### Written request
Please give the listing again in its entirety, exactly as written.

### Data provided
+++

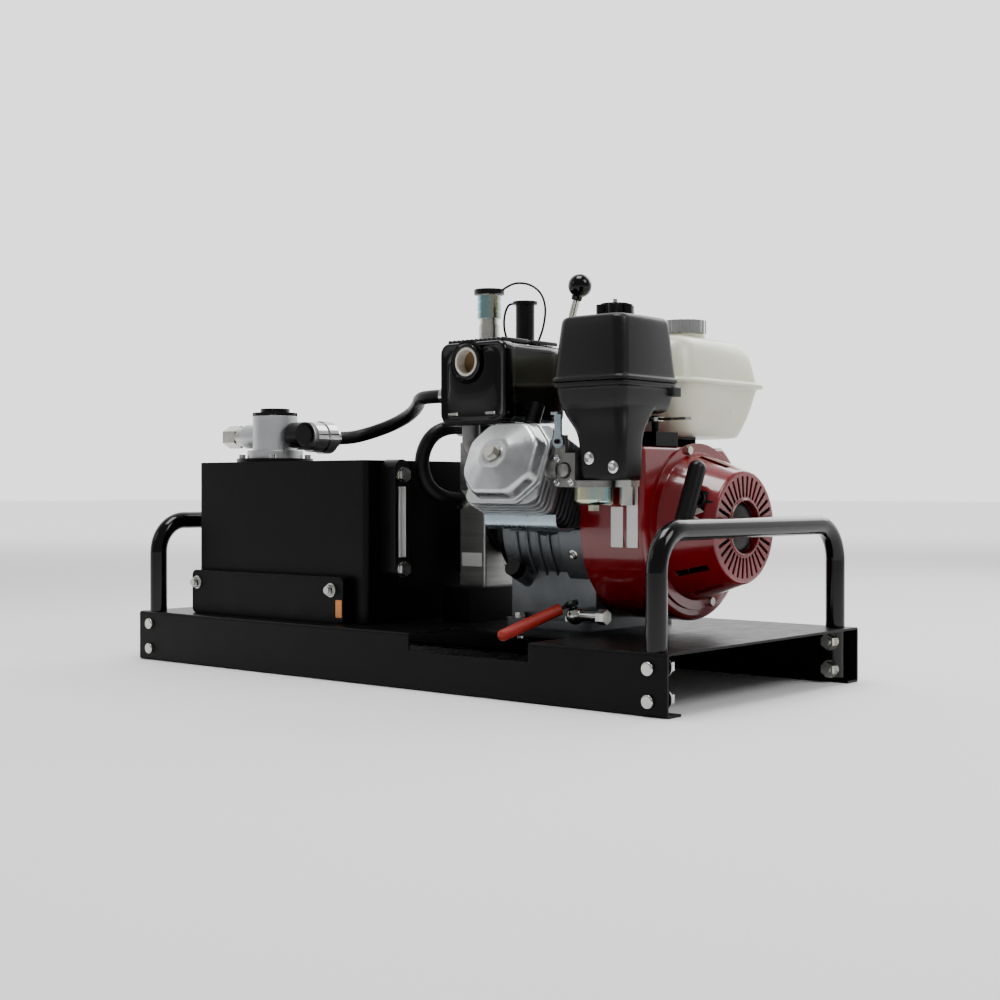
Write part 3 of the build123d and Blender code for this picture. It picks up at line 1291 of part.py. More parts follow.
def exhaust_pipe():
    """Bent pipe from the cylinder head's port up into the silencer."""
    y, z = exhaust_port()
    x = MUFFLER_X - 18
    x1 = CYLINDER_X - 46
    path = FilletPolyline((x1, y, z), (x, y, z), (x, y, MUFFLER_BOTTOM + 6), radius=22)
    ring = Circle(11.8) - Circle(9.5)
    return sweep(Plane(origin=path @ 0, z_dir=path % 0) * ring, path=path)


# ---------------------------------------------------------------- controls
def control_base():
    x0, x1 = AIR_X + 2, SHROUD_END - 2
    y0, y1 = CRANK_Y - 98, CRANK_Y - 40
    plate = block(x0, x1, y0 + 10, y1, SHROUD_TOP, SHROUD_TOP + 18)
    return plate + z_rod(SHROUD_TOP + 18, SHROUD_TOP + 38, x1 - 14, y1 - 30, 5)


def throttle_place():
    return (SHROUD_END - 16, CRANK_Y - 70)


def throttle_lever():
    x, y = throttle_place()
    low = SHROUD_TOP + 31
    hub = z_rod(low, low + 5, x, y, 10)
    hub += block(x, x + 48, y - 6, y + 6, low + 1, low + 4)
    hub += z_rod(low + 1, low + 4, x + 48, y, 6)
    return hub - z_rod(low - 1, low + 6, x, y, 5 + RUN_FIT)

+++

### Solution to this problem
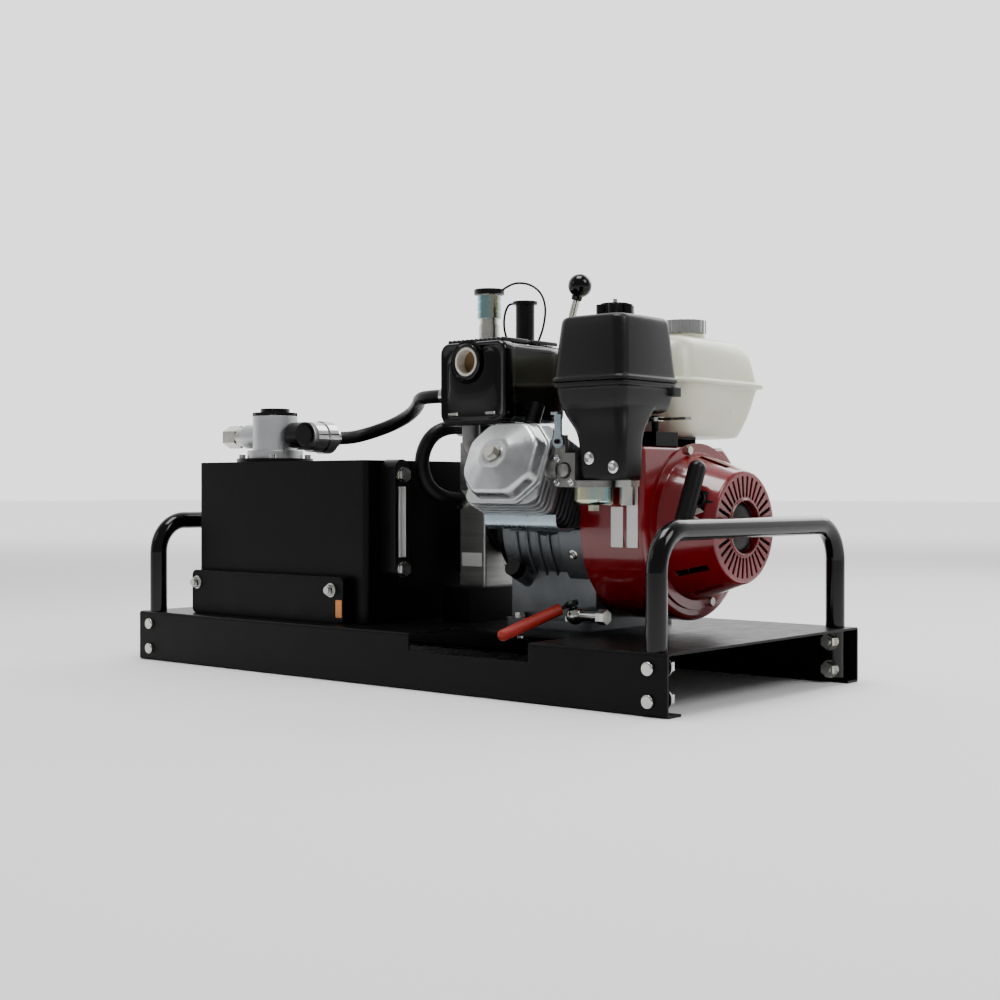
Write part 3 of the build123d and Blender code for this picture. It picks up at line 1291 of part.py. More parts follow.
def exhaust_pipe():
    """Bent pipe from the cylinder head's port up into the silencer."""
    y, z = exhaust_port()
    x = MUFFLER_X - 18
    x1 = CYLINDER_X - 46
    path = FilletPolyline((x1, y, z), (x, y, z), (x, y, MUFFLER_BOTTOM + 6), radius=22)
    ring = Circle(11.8) - Circle(9.5)
    return sweep(Plane(origin=path @ 0, z_dir=path % 0) * ring, path=path)


# ---------------------------------------------------------------- controls
def control_base():
    x0, x1 = AIR_X + 2, SHROUD_END - 2
    y0, y1 = CRANK_Y - 98, CRANK_Y - 40
    plate = block(x0, x1, y0 + 10, y1, SHROUD_TOP, SHROUD_TOP + 18)
    return plate + z_rod(SHROUD_TOP + 18, SHROUD_TOP + 38, x1 - 14, y1 - 30, 5)


def throttle_place():
    return (SHROUD_END - 16, CRANK_Y - 70)


def throttle_lever():
    x, y = throttle_place()
    low = SHROUD_TOP + 31
    hub = z_rod(low, low + 5, x, y, 10)
    hub += block(x, x + 48, y - 6, y + 6, low + 1, low + 4)
    hub += z_rod(low + 1, low + 4, x + 48, y, 6)
    return hub - z_rod(low - 1, low + 6, x, y, 5 + RUN_FIT)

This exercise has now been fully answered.